▶ What is being asked:
Reproduce all of the data exactly.

▶ Data excerpt:
— start —

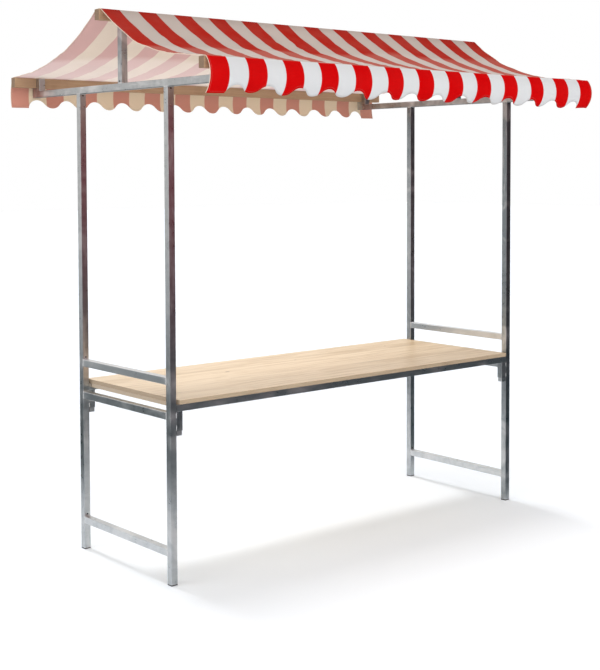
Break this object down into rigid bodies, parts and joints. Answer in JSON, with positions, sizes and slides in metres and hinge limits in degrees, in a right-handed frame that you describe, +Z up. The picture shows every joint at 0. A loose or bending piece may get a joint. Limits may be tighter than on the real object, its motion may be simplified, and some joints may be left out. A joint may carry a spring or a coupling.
{
  "type": "market stall",
  "caption": "Open market stall: two square-tube steel end frames, a wooden counter board, wooden roof battens and a sagging striped canopy with scalloped valances.",
  "frame": {"origin": "on the ground in the middle between the four feet", "axes": "+Z up, +X along the counter to the right as a customer sees it, +Y from the customers' side to the seller's side"},
  "size_m": [2.274, 1.5277, 2.3293],
  "materials": {
    "galvanised_steel": "hot-dip galvanised, mottled grey with pale runs",
    "foot_plastic": "matt black caps",
    "table_wood": "bare pale softwood, fine grain along the counter",
    "batten_wood": "planed softwood, darker with age",
    "striped_canvas": "woven awning cloth in red and white stripes of equal width"
  },
  "bodies": {
    "root": {"left_lower_rail": "galvanised_steel", "left_table_rail": "galvanised_steel", "left_upper_rail": "galvanised_steel", "left_tie_beam": "galvanised_steel", "left_king_post": "galvanised_steel", "left_ridge_cradle": "galvanised_steel", "left_table_cleat": "table_wood", "left_front_post": "galvanised_steel", "left_front_foot": "foot_plastic", "left_front_table_socket": "galvanised_steel", "left_front_eave_saddle": "galvanised_steel", "left_back_post": "galvanised_steel", "left_back_foot": "foot_plastic", "left_back_table_socket": "galvanised_steel", "left_back_eave_saddle": "galvanised_steel", "right_lower_rail": "galvanised_steel", "right_table_rail": "galvanised_steel", "right_upper_rail": "galvanised_steel", "right_tie_beam": "galvanised_steel", "right_king_post": "galvanised_steel", "right_ridge_cradle": "galvanised_steel", "right_table_cleat": "table_wood", "right_front_post": "galvanised_steel", "right_front_foot": "foot_plastic", "right_front_table_socket": "galvanised_steel", "right_front_eave_saddle": "galvanised_steel", "right_back_post": "galvanised_steel", "right_back_foot": "foot_plastic", "right_back_table_socket": "galvanised_steel", "right_back_eave_saddle": "galvanised_steel", "front_table_beam": "galvanised_steel", "front_eave_batten": "batten_wood", "front_roof_canvas": "striped_canvas", "front_valance": "striped_canvas", "back_table_beam": "galvanised_steel", "back_eave_batten": "batten_wood", "back_roof_canvas": "striped_canvas", "back_valance": "striped_canvas", "table_top": "table_wood", "ridge_batten": "batten_wood"}
  },
  "joints": []
}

— end —

▶ Response for this exercise:
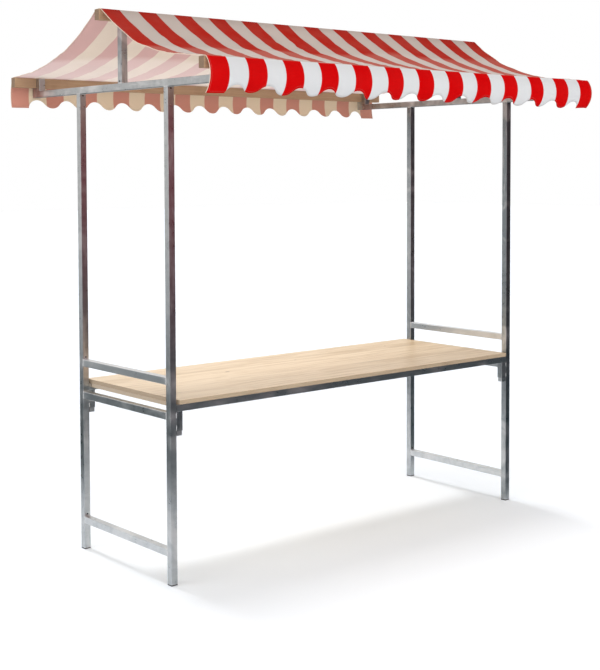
Break this object down into rigid bodies, parts and joints. Answer in JSON, with positions, sizes and slides in metres and hinge limits in degrees, in a right-handed frame that you describe, +Z up. The picture shows every joint at 0. A loose or bending piece may get a joint. Limits may be tighter than on the real object, its motion may be simplified, and some joints may be left out. A joint may carry a spring or a coupling.
{
  "type": "market stall",
  "caption": "Open market stall: two square-tube steel end frames, a wooden counter board, wooden roof battens and a sagging striped canopy with scalloped valances.",
  "frame": {"origin": "on the ground in the middle between the four feet", "axes": "+Z up, +X along the counter to the right as a customer sees it, +Y from the customers' side to the seller's side"},
  "size_m": [2.274, 1.5277, 2.3293],
  "materials": {
    "galvanised_steel": "hot-dip galvanised, mottled grey with pale runs",
    "foot_plastic": "matt black caps",
    "table_wood": "bare pale softwood, fine grain along the counter",
    "batten_wood": "planed softwood, darker with age",
    "striped_canvas": "woven awning cloth in red and white stripes of equal width"
  },
  "bodies": {
    "root": {"left_lower_rail": "galvanised_steel", "left_table_rail": "galvanised_steel", "left_upper_rail": "galvanised_steel", "left_tie_beam": "galvanised_steel", "left_king_post": "galvanised_steel", "left_ridge_cradle": "galvanised_steel", "left_table_cleat": "table_wood", "left_front_post": "galvanised_steel", "left_front_foot": "foot_plastic", "left_front_table_socket": "galvanised_steel", "left_front_eave_saddle": "galvanised_steel", "left_back_post": "galvanised_steel", "left_back_foot": "foot_plastic", "left_back_table_socket": "galvanised_steel", "left_back_eave_saddle": "galvanised_steel", "right_lower_rail": "galvanised_steel", "right_table_rail": "galvanised_steel", "right_upper_rail": "galvanised_steel", "right_tie_beam": "galvanised_steel", "right_king_post": "galvanised_steel", "right_ridge_cradle": "galvanised_steel", "right_table_cleat": "table_wood", "right_front_post": "galvanised_steel", "right_front_foot": "foot_plastic", "right_front_table_socket": "galvanised_steel", "right_front_eave_saddle": "galvanised_steel", "right_back_post": "galvanised_steel", "right_back_foot": "foot_plastic", "right_back_table_socket": "galvanised_steel", "right_back_eave_saddle": "galvanised_steel", "front_table_beam": "galvanised_steel", "front_eave_batten": "batten_wood", "front_roof_canvas": "striped_canvas", "front_valance": "striped_canvas", "back_table_beam": "galvanised_steel", "back_eave_batten": "batten_wood", "back_roof_canvas": "striped_canvas", "back_valance": "striped_canvas", "table_top": "table_wood", "ridge_batten": "batten_wood"}
  },
  "joints": []
}